Consider the function $f$ given by $f(x)=(x-2)^4\cos(x^2-4x+4)$. Use the Mean Value Theorem to show that $f'$ has a zero on the interval on $[1,3]$.
I notice that to do this we must show $f'(c)=0$ where $c$ is real number in the interval $[1,3]$. Now by the Mean Value Theorem,
$$\frac{f(3)-f(1)}{3-1} =f'(c)\,.$$
Notice that $f'(c)$ is indeed $0$ on the left hand side.
On
First note that $x^2-4x+4 = (x-2)^2.$
Then the left-hand side of your MVT equation gives
\begin{align} \frac{f(3) - f(1)}{3-1} &= \frac{(3-2)^4 \cos (3-2)^2 - (1-2)^4 \cos (1-2)^2}{2} \\ &= \frac{(1)^4 \cos (1)^2 - (-1)^4 \cos (-1)^2}{2} \\ &= \frac{\cos(1) - \cos(1)}{2} \\ &= 0, \end{align}
which equals $f'(c)$ for some $c \in (1,3).$
(Notice that my interval is open.
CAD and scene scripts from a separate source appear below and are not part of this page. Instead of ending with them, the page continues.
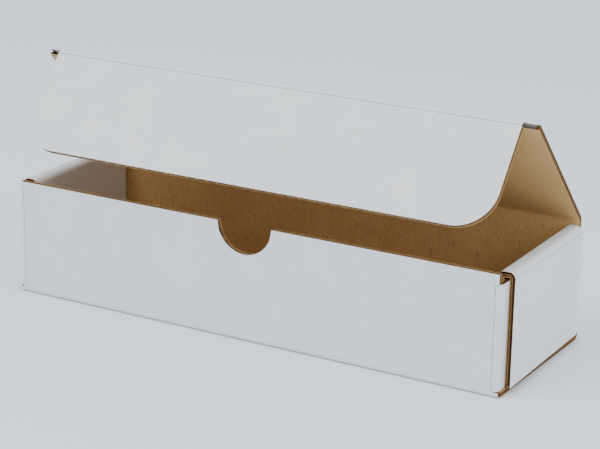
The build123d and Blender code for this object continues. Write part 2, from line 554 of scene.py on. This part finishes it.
FLOOR_HALF = 6.0
corners = ((-1, -1), (1, -1), (1, 1), (-1, 1))
floor_mesh = bpy.data.meshes.new("floor")
floor_mesh.from_pydata([(FLOOR_HALF * x, FLOOR_HALF * y, 0) for x, y in corners], [], [range(4)])
floor = bpy.data.objects.new("floor", floor_mesh)
bpy.context.scene.collection.objects.link(floor)
floor_material = bpy.data.materials.new("pale_floor")
floor_material.use_nodes = True
floor_shader = floor_material.node_tree.nodes["Principled BSDF"]
floor_shader.inputs["Base Color"].default_value = (0.86, 0.91, 0.955, 1)
floor_shader.inputs["Roughness"].default_value = 0.9
floor_mesh.materials.append(floor_material)

# The light: an even pale surround, with two large soft lamps aimed at the middle of the box.

world = bpy.data.worlds.new("studio")
bpy.context.scene.world = world
world.use_nodes = True
surround = world.node_tree.nodes["Background"]
surround.inputs["Color"].default_value = (0.90, 0.95, 1.0, 1)
surround.inputs["Strength"].default_value = 1.22
LIT_SPOT = Vector((0, 0, 0.05))


def area_light(name, place, size, power):
    light = bpy.data.lights.new(name, "AREA")
    light.shape, light.size, light.energy = "DISK", size, power
    lamp = bpy.data.objects.new(name, light)
    lamp.location = place
    lamp.rotation_euler = (Vector(place) - LIT_SPOT).to_track_quat("Z", "Y").to_euler()
    bpy.context.scene.collection.objects.link(lamp)


area_light("key", (-0.5, -0.7, 1.3), size=0.9, power=9.0)
area_light("right_fill", (1.2, -0.3, 0.7), size=0.8, power=5.0)

# The camera: right of the front, a little above, and turned slightly about its own line.

AZIMUTH, ELEVATION, ROLL = radians(29.4), radians(18.2), radians(0.95)
DISTANCE = 1.0737
TARGET = Vector((0.0055, 0, 0.0536))
LENS = 116.8
back = Vector((sin(AZIMUTH) * cos(ELEVATION), -cos(AZIMUTH) * cos(ELEVATION), sin(ELEVATION)))
level = Vector((cos(AZIMUTH), sin(AZIMUTH), 0))
upright = back.cross(level)
right = level * cos(ROLL) + upright * sin(ROLL)
up = upright * cos(ROLL) - level * sin(ROLL)
camera_data = bpy.data.cameras.new("camera")
camera_data.lens = LENS
camera = bpy.data.objects.new("camera", camera_data)
turn = Matrix((right, up, back)).transposed().to_4x4()
camera.matrix_world = Matrix.Translation(TARGET + back * DISTANCE) @ turn
bpy.context.scene.collection.objects.link(camera)
bpy.context.scene.camera = camera
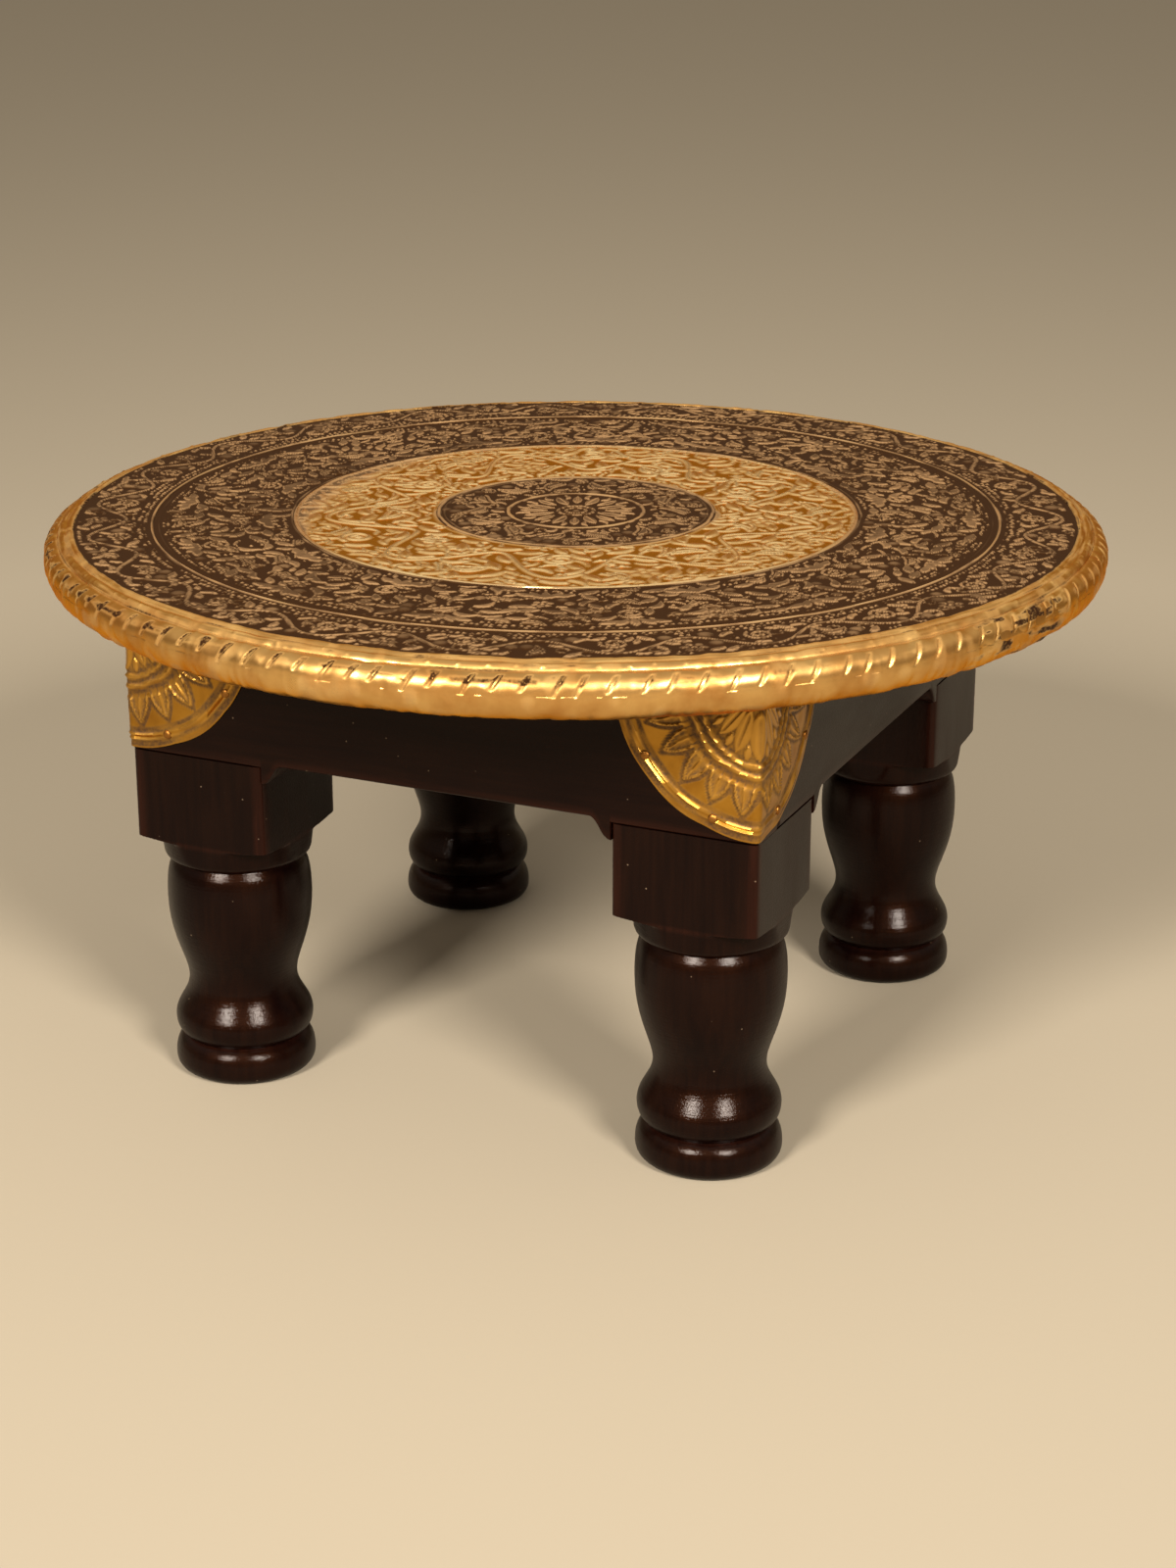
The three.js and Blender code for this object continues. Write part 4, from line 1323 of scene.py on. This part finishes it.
class TABLE_OT_corner_plates(Operator):
    """Builds the four brass plates folded over the frame's corners, embossed with rays"""

    bl_idname = "table.corner_plates"
    bl_label = "Corner plates"

    def execute(self, context):
        for where, (side_x, side_y) in CORNERS.items():
            corner_plate(f"sunburst_plate_{where}", f"corner_plate_{where}", side_x, side_y)
        return {"FINISHED"}


SHANK_RADIUS = 0.7
POINT_LENGTH = 1.8
HEAD_DENT = 0.12
NAIL_COLUMNS = 28


def nail(name, node, head_at, direction, head_radius, head_height, length, metal):
    """A round-headed nail turned about its own axis: a domed head, elliptical in section and dented by
    the hammer, on a straight pointed shank. Its axis is one of the frame's."""
    wide, high = head_radius, head_height
    line = bezier(
        (0.15, high),
        ((0.6 * wide, high), (wide, 0.55 * high), (wide, 0.15 * high)),
        ((wide, 0.0), (0.94 * wide, 0.0), (0.9 * wide, 0.0)),
        ((SHANK_RADIUS, 0.0),),
        ((SHANK_RADIUS, POINT_LENGTH - length),),
        ((0.1, -length),),
        count=6,
    )
    angle = np.arange(NAIL_COLUMNS)[None, :] * TAU / NAIL_COLUMNS
    local = round_the_axis(line[:, :1] + 0 * angle, line[:, 1:], angle)
    seed = int(abs(head_at).sum())
    local[..., 2] += HEAD_DENT * cloud(local, 1.6, seed) * (local[..., 2] > 0.05)
    axis = np.array(direction, dtype=float)
    side = np.array([axis[1], axis[2], axis[0]])
    other = np.cross(axis, side)
    points = local @ np.stack([side, other, axis]) + head_at
    skin, faces = closed_skin(points)
    return piece(name, skin, faces, metal, [node], "nail_brass", sharp=60)


class TABLE_OT_nails(Operator):
    """Builds the round-headed nails in the corner plates and the tacks under the rim"""

    bl_idname = "table.nails"
    bl_label = "Nails and tacks"

    def execute(self, context):
        metal = made_of(drawn_nail_brass)
        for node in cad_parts:
            if not node.startswith(("plate_nail", "rim_tack")):
                continue
            low, high = span(node)
            middle = (low + high) / 2
            axis = int(np.argmax(high - low))
            direction = np.zeros(3)
            direction[axis] = -1 if node.startswith("rim_tack") else np.sign(middle[axis])
            tip_to_top = high[axis] - low[axis]
            head_height = 0.8 if node.startswith("rim_tack") else 0.95
            head_radius = max(np.delete(high - low, axis)) / 2
            head_at = middle + direction * (tip_to_top / 2 - head_height)
            shank = tip_to_top - head_height
            nail(f"{node}_head", node, head_at, direction, head_radius, head_height, shank, metal)
        return {"FINISHED"}


class TABLE_OT_hidden_fixings(Operator):
    """Gives the frame's nails and screws, which the brass hides, their steel"""

    bl_idname = "table.hidden_fixings"
    bl_label = "Hidden fixings"

    def execute(self, context):
        steel = made_of(zinc_plated_steel)
        for node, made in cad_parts.items():
            if node.startswith(("frame_nail", "leg_screw", "top_screw")):
                made.data.materials.clear()
                made.data.materials.append(steel)
        return {"FINISHED"}


# ---------------------------------------------------------------- stage

CAMERA_PLACE = (0.440, -0.964, 0.471)
CAMERA_TURN, CAMERA_TILT = math.radians(24.3), math.radians(70.28)
CAMERA_LENS = 69.24
TABLE_MIDDLE = 0.12  # height the lights point at, in metres
FLOOR_HALF = 9.0
LIGHT_AWAY = 3.0
LIGHT_RISE = math.radians(31)
LIGHT_SIZE = 0.7
LIGHT_SPREAD = math.radians(75)
KEY_TURN, KEY_POWER = math.radians(-31), 24
FILL_TURN, FILL_POWER = math.radians(27), 22
ROOM_POWER = 0.66


def softbox(name, azimuth, power):
    """A square light that faces the table from a direction, given as an azimuth from +X."""
    lamp = bpy.data.lights.new(name, "AREA")
    lamp.shape = "SQUARE"
    lamp.size = LIGHT_SIZE
    lamp.energy = power
    lamp.spread = LIGHT_SPREAD
    lamp.color = bpy.context.scene.table_colours.lamp
    made = bpy.data.objects.new(name, lamp)
    bpy.context.scene.collection.objects.link(made)
    flat = LIGHT_AWAY * math.cos(LIGHT_RISE)
    rise = LIGHT_AWAY * math.sin(LIGHT_RISE) + TABLE_MIDDLE
    made.location = (flat * math.cos(azimuth), flat * math.sin(azimuth), rise)
    made.rotation_euler = Euler((math.pi / 2 - LIGHT_RISE, 0, azimuth + math.pi / 2))
    return made


def studio_walls():
    """The room's light: a warm tan that brightens to near white from the horizon to the ceiling."""
    world = bpy.data.worlds.new("studio_walls")
    world.use_nodes = True
    world.node_tree.nodes.clear()
    tree = world.node_tree
    view = add(tree, "ShaderNodeTexCoord").outputs["Generated"]
    up = add(tree, "ShaderNodeSeparateXYZ", {"Vector": view}).outputs["Z"]
    walls = blend(tree, remap(tree, up, 0.18, 0.75), chosen("walls"), chosen("ceiling"))
    light = add(tree, "ShaderNodeBackground", {"Color": walls, "Strength": ROOM_POWER}).outputs[0]
    add(tree, "ShaderNodeOutputWorld", {"Surface": light})
    bpy.context.scene.world = world


class TABLE_OT_stage(Operator):
    """Adds the pale floor, the soft lights, the room and the camera"""

    bl_idname = "table.stage"
    bl_label = "Studio"

    def execute(self, context):
        corners = [(x * FLOOR_HALF, y * FLOOR_HALF, 0) for x, y in CORNERS.values()]
        mesh = bpy.data.meshes.new("floor")
        mesh.from_pydata(corners, [], [(0, 1, 2, 3)])
        mesh.materials.append(made_of(matt_paper))
        floor = bpy.data.objects.new("floor", mesh)
        context.scene.collection.objects.link(floor)
        facing = CAMERA_TURN - math.pi / 2
        softbox("key_light", facing + KEY_TURN, KEY_POWER)
        softbox("fill_light", facing + FILL_TURN, FILL_POWER)
        studio_walls()
        camera = bpy.data.cameras.new("camera")
        camera.lens = CAMERA_LENS
        stand = bpy.data.objects.new("camera", camera)
        stand.location = CAMERA_PLACE
        stand.rotation_euler = (CAMERA_TILT, 0, CAMERA_TURN)
        context.scene.collection.objects.link(stand)
        context.scene.camera = stand
        context.scene.view_settings.view_transform = "Standard"
        return {"FINISHED"}


# ---------------------------------------------------------------- the panel

STEPS = (
    TABLE_OT_top_sheet,
    TABLE_OT_rim_strip,
    TABLE_OT_board,
    TABLE_OT_aprons,
    TABLE_OT_legs,
    TABLE_OT_corner_plates,
    TABLE_OT_nails,
    TABLE_OT_hidden_fixings,
    TABLE_OT_stage,
)


class TABLE_PT_panel(Panel):
    """Sizes, colours and the steps that build the table"""

    bl_idname = "TABLE_PT_panel"
    bl_label = "Brass-topped table"
    bl_space_type = "VIEW_3D"
    bl_region_type = "UI"
    bl_category = "Table"

    def draw(self, context):
        for group in (context.scene.table_sizes, context.scene.table_colours):
            box = self.layout.box()
            for name in type(group).__annotations__:
                box.prop(group, name)
        for step in STEPS:
            self.layout.operator(step.bl_idname)


CLASSES = (TableSizes, TableColours, *STEPS, TABLE_PT_panel)


def register():
    for each in CLASSES:
        bpy.utils.register_class(each)
    bpy.types.Scene.table_sizes = PointerProperty(type=TableSizes)
    bpy.types.Scene.table_colours = PointerProperty(type=TableColours)


def unregister():
    del bpy.types.Scene.table_colours
    del bpy.types.Scene.table_sizes
    for each in reversed(CLASSES):
        bpy.utils.unregister_class(each)


def main():
    """Builds every piece in turn."""
    register()
    for step in STEPS:
        group, name = step.bl_idname.split(".")
        getattr(getattr(bpy.ops, group), name)()


if __name__ == "__main__":
    main()
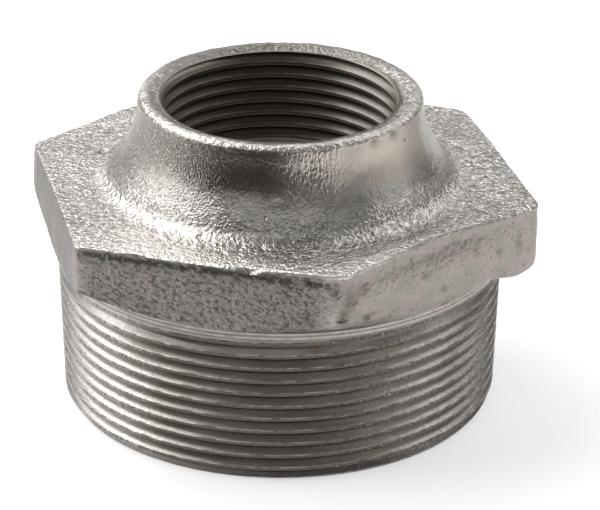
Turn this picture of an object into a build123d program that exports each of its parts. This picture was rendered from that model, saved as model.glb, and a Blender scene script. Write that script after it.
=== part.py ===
from build123d import *
import math
import os

# Reducing hexagon bush, one casting in malleable iron, threaded after casting.
# It stands on its threaded end: Z is the axis of both threads and z = 0 is the end face of the shank.
# Two opposite corners of the hexagon lie on the X axis. All sizes are in millimetres.

# Pipe thread form of both ends: a 55 degree V, 11 turns to the inch, crests left flat.
turns_per_inch = 11
thread_pitch = 25.4 / turns_per_inch
flank_half_angle = 27.5
thread_depth = 1.479

# Shank: tapered male thread. Its crest diameter is fixed at the gauge plane, a gauge length from the end.
male_gauge_diameter = 75.184
male_gauge_length = 17.5
male_taper_on_diameter = 1 / 16
male_thread_height = 26.2
male_washout_length = 3.6
male_first_groove_height = 1.68
lead_chamfer_height = 1.9
lead_chamfer_depth = 1.2
neck_diameter = 76.6

# Hexagon head, with its underside turned to a shallow cone and its cast corners and edges rounded.
across_flats = 78.4
underside_height = 27.6
underside_angle = 27.0
hex_top_height = 39.2
hex_corner_radius = 2.2
hex_top_edge_radius = 1.1
hex_lower_edge_radius = 0.5

# Collar: a short drafted wall, rounded at the rim, which flares into a conical skirt down to the head.
total_height = 54.0
collar_diameter = 48.2
collar_draft_angle = 4.0
collar_wall_height = 4.6
collar_skirt_angle = 28.0
rim_edge_radius = 1.4
collar_flare_radius = 12.0
collar_root_radius = 2.5

# Female thread: parallel, in a bore of its crest diameter, with a chamfered mouth and a plain end.
female_bore_diameter = 38.952
mouth_diameter = 41.9
mouth_chamfer_height = 0.9
bore_length = 21.0
tapped_length = 18.4
female_washout_length = 2.4
female_first_groove_drop = 2.1

# Cored hollow of the shank: drafted, open at the end face, closing to the bore at a rounded shoulder.
core_end_diameter = 60.4
core_draft_angle = 1.2
core_side_height = 23.5
core_step_diameter = 41.6
core_shoulder_radius = 3.5

# How far a cutting shape stands past the surface that it cuts.
overrun = 0.4


def slope(angle):
    return math.tan(math.radians(angle))


def crest_radius(height):
    """Radius of the taper thread's crests at a height above the end face."""
    return male_gauge_diameter / 2 + (height - male_gauge_length) * male_taper_on_diameter / 2


def upright_face(points):
    """Face in the XZ plane from (radius, height) points."""
    return Plane.XZ * make_face(Polyline(*points, close=True))


def round_corner(face, point, radius):
    """The face with its corner nearest to a (radius, height) point rounded."""
    corner = face.vertices().sort_by_distance((point[0], 0, point[1]))[0]
    return fillet(corner, radius)


def turned(face):
    return revolve(face, axis=Axis.Z)


def shank_blank():
    """Tapered shank before threading, with its lead chamfer and the plain neck under the head."""
    hidden_top = hex_top_height - hex_top_edge_radius
    return turned(
        upright_face(
            [
                (0, 0),
                (crest_radius(0) - lead_chamfer_depth, 0),
                (crest_radius(lead_chamfer_height), lead_chamfer_height),
                (crest_radius(male_thread_height), male_thread_height),
                (neck_diameter / 2, male_thread_height),
                (neck_diameter / 2, hidden_top),
                (0, hidden_top),
            ]
        )
    )


def hex_head():
    """Hexagon prism cut to the cone that the lathe leaves on its underside."""
    outline = RegularPolygon(across_flats / 2, 6, major_radius=False)
    outline = fillet(outline.vertices(), hex_corner_radius)
    head = extrude(outline, hex_top_height)
    corner_radius = across_flats / 2 / math.cos(math.radians(30)) + overrun
    rise = (corner_radius - neck_diameter / 2) * slope(underside_angle)
    cone = turned(
        upright_face(
            [
                (0, underside_height),
                (neck_diameter / 2, underside_height),
                (corner_radius, underside_height + rise),
                (corner_radius, hex_top_height),
                (0, hex_top_height),
            ]
        )
    )
    head = head & cone
    head = fillet(head.edges().group_by(Axis.Z)[-1], hex_top_edge_radius)
    underside = head.faces().filter_by(GeomType.CONE)[0]
    lower_edges = underside.edges() - underside.edges().group_by(Axis.Z)[0]
    return fillet(lower_edges, hex_lower_edge_radius)


def collar():
    """Collar round the female thread, blended into the top of the head."""
    rim_radius = collar_diameter / 2
    skirt_top = total_height - collar_wall_height
    skirt_top_radius = rim_radius + collar_wall_height * slope(collar_draft_angle)
    foot_radius = skirt_top_radius + (skirt_top - hex_top_height) * slope(collar_skirt_angle)
    face = upright_face(
        [
            (0, underside_height),
            (foot_radius + collar_root_radius, underside_height),
            (foot_radius + collar_root_radius, hex_top_height),
            (foot_radius, hex_top_height),
            (skirt_top_radius, skirt_top),
            (rim_radius, total_height),
            (0, total_height),
        ]
    )
    face = round_corner(face, (foot_radius, hex_top_height), collar_root_radius)
    face = round_corner(face, (skirt_top_radius, skirt_top), collar_flare_radius)
    face = round_corner(face, (rim_radius, total_height), rim_edge_radius)
    return turned(face)


def passage():
    """Hollow through the fitting: chamfered mouth, bore, shoulder and drafted core."""
    bore_radius = female_bore_diameter / 2
    bore_end_height = total_height - bore_length
    core_radius = core_end_diameter / 2
    core_top_radius = core_radius - core_side_height * slope(core_draft_angle)
    mouth_slope = (mouth_diameter / 2 - bore_radius) / mouth_chamfer_height
    face = upright_face(
        [
            (0, -overrun),
            (core_radius + overrun * slope(core_draft_angle), -overrun),
            (core_top_radius, core_side_height),
            (core_step_diameter / 2, bore_end_height),
            (bore_radius, bore_end_height),
            (bore_radius, total_height - mouth_chamfer_height),
            (mouth_diameter / 2 + overrun * mouth_slope, total_height + overrun),
            (0, total_height + overrun),
        ]
    )
    face = round_corner(face, (core_top_radius, core_side_height), core_shoulder_radius)
    return turned(face)


def helix_path(radius, cone_angle, height):
    """Right-hand helix up the Z axis in half turns, each starting where the one before it ends."""
    pieces = []
    end = Vector(radius, 0, 0)
    while end.Z < height:
        place = Pos(0, 0, end.Z) * Rot(0, 0, math.degrees(math.atan2(end.Y, end.X)))
        half_turn = Helix(thread_pitch, thread_pitch / 2, math.hypot(end.X, end.Y), cone_angle=cone_angle)
        pieces.append(place * half_turn)
        end = pieces[-1] @ 1
    return Wire(pieces)


def groove(crest, cone_angle, start_height, end_height, outward):
    """V groove on a right-hand helix, from one height up to another.

    crest is the crest radius at the start height. outward is 1 where the groove is open away from the axis, else -1.
    """
    path = helix_path(crest, cone_angle, end_height - start_height)
    root = crest - outward * thread_depth
    mouth = crest + outward * overrun
    half_width = (thread_depth + overrun) * slope(flank_half_angle)
    section = upright_face([(root, 0), (mouth, half_width), (mouth, -half_width)])
    return Pos(0, 0, start_height) * sweep(section, path=path, is_frenet=True)


def male_groove():
    """Groove of the taper thread. It grows shallower over its last turns, as the die leaves it."""
    cone_angle = math.degrees(math.atan(male_taper_on_diameter / 2))
    start = male_first_groove_height - 2 * thread_pitch
    cut = groove(crest_radius(start), cone_angle, start, male_thread_height + thread_pitch, 1)
    washout_height = male_thread_height - male_washout_length
    washout = turned(
        upright_face(
            [
                (0, start - thread_pitch),
                (crest_radius(start) - 2 * thread_depth, start - thread_pitch),
                (crest_radius(washout_height) - thread_depth, washout_height),
                (crest_radius(male_thread_height), male_thread_height),
                (neck_diameter / 2 + 2 * overrun, male_thread_height),
                (neck_diameter / 2 + 2 * overrun, male_thread_height + 3 * thread_pitch),
                (0, male_thread_height + 3 * thread_pitch),
            ]
        )
    )
    return cut - washout


def female_groove():
    """Groove of the parallel thread, which runs in from the mouth and fades out above the plain end of the bore."""
    crest = female_bore_diameter / 2
    end = total_height - tapped_length
    full_depth_height = end + female_washout_length
    first = total_height - female_first_groove_drop
    turns = math.ceil((first - end) / thread_pitch) + 1
    cut = groove(crest, 0, first - turns * thread_pitch, first + 2 * thread_pitch, -1)
    envelope = turned(
        upright_face(
            [
                (0, end),
                (crest, end),
                (crest + thread_depth, full_depth_height),
                (crest + 2 * thread_depth, full_depth_height),
                (crest + 2 * thread_depth, first + 3 * thread_pitch),
                (0, first + 3 * thread_pitch),
            ]
        )
    )
    return cut & envelope


def hex_bushing():
    body = shank_blank() + (hex_head() + collar())
    body = body - passage()
    body = body - male_groove()
    body = body - female_groove()
    return body


os.makedirs("parts", exist_ok=True)
bushing = hex_bushing()
bushing.label = "hex_bushing"
export_step(bushing, "parts/hex_bushing.step")
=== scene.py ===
import math
import bmesh
import bpy
import numpy as np
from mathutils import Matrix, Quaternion, Vector, noise


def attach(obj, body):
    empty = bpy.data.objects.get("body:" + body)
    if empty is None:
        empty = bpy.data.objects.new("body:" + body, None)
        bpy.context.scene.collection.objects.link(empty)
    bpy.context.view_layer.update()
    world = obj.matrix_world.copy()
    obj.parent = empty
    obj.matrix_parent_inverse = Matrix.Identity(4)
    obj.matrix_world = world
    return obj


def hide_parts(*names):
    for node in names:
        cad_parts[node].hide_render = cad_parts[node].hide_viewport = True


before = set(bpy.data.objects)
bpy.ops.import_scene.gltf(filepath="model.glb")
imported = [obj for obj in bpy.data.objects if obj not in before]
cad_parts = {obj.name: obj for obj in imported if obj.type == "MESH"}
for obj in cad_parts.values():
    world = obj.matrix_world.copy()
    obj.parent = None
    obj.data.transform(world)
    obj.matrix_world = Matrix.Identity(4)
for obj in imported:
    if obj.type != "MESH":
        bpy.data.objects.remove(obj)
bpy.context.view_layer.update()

# The head: hexagon and collar, cast in one with the shank below, in malleable iron.
# It is sand cast, so its profile is turned round the axis, pressed out to a hexagon,
# and left as uneven as the sand leaves it. Lengths are metres and slopes are rise over run.
MM = 0.001
apothem = 39.2 * MM
total_height = 54.0 * MM
hex_top = 39.2 * MM
hex_edge_radius = 0.7 * MM
underside = 27.6 * MM
underside_slope = math.tan(math.radians(27.0))
neck_radius = 38.3 * MM
neck_bottom = 26.2 * MM
collar_radius = 24.1 * MM
collar_draft = math.radians(4.0)
collar_wall = 5.6 * MM
skirt_angle = math.radians(29.5)
rim_edge_radius = 1.4 * MM
flare_radius = 12.0 * MM
collar_root_radius = 4.0 * MM
mouth_radius = 20.1 * MM
mouth_height = 53.2 * MM
band_start = (20.5 * MM, 53.35 * MM)
band_end = (22.0 * MM, 53.93 * MM)
land_start = (22.3 * MM, 54.0 * MM)
head_steps = 520
ring_spacing = 0.5 * MM
side_rings = 22
under_rings = 7
lean_from = 34.0 * MM
lean_to = 39.5 * MM
hanging_lip = 3.4 * MM
slack = 0.001 * MM

corner_reach = apothem / math.cos(math.radians(30))
skirt_top = (collar_radius + collar_wall * math.tan(collar_draft), total_height - collar_wall)
skirt_foot = (skirt_top[0] + (skirt_top[1] - hex_top) * math.tan(skirt_angle), hex_top)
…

I think this is what you intended to type.)
First we get $f'(x)=4(x-2)^3\cos(x-2)^2-2(x-2)^5\sin(x-2)^2$, then we find that $f'(1)<0$ and $f'(3)>0$, so there exists $c\in[1,3]$ such that $f'(c)=0$.
The theorem I'm using here is is that if $f$ is continuous on $[a,b]$, and $f(a)<0$, and $f(b)>0$ then there exists some $c\in[a,b]$ such that $f(c)=0$.
Is this from mean value theorem?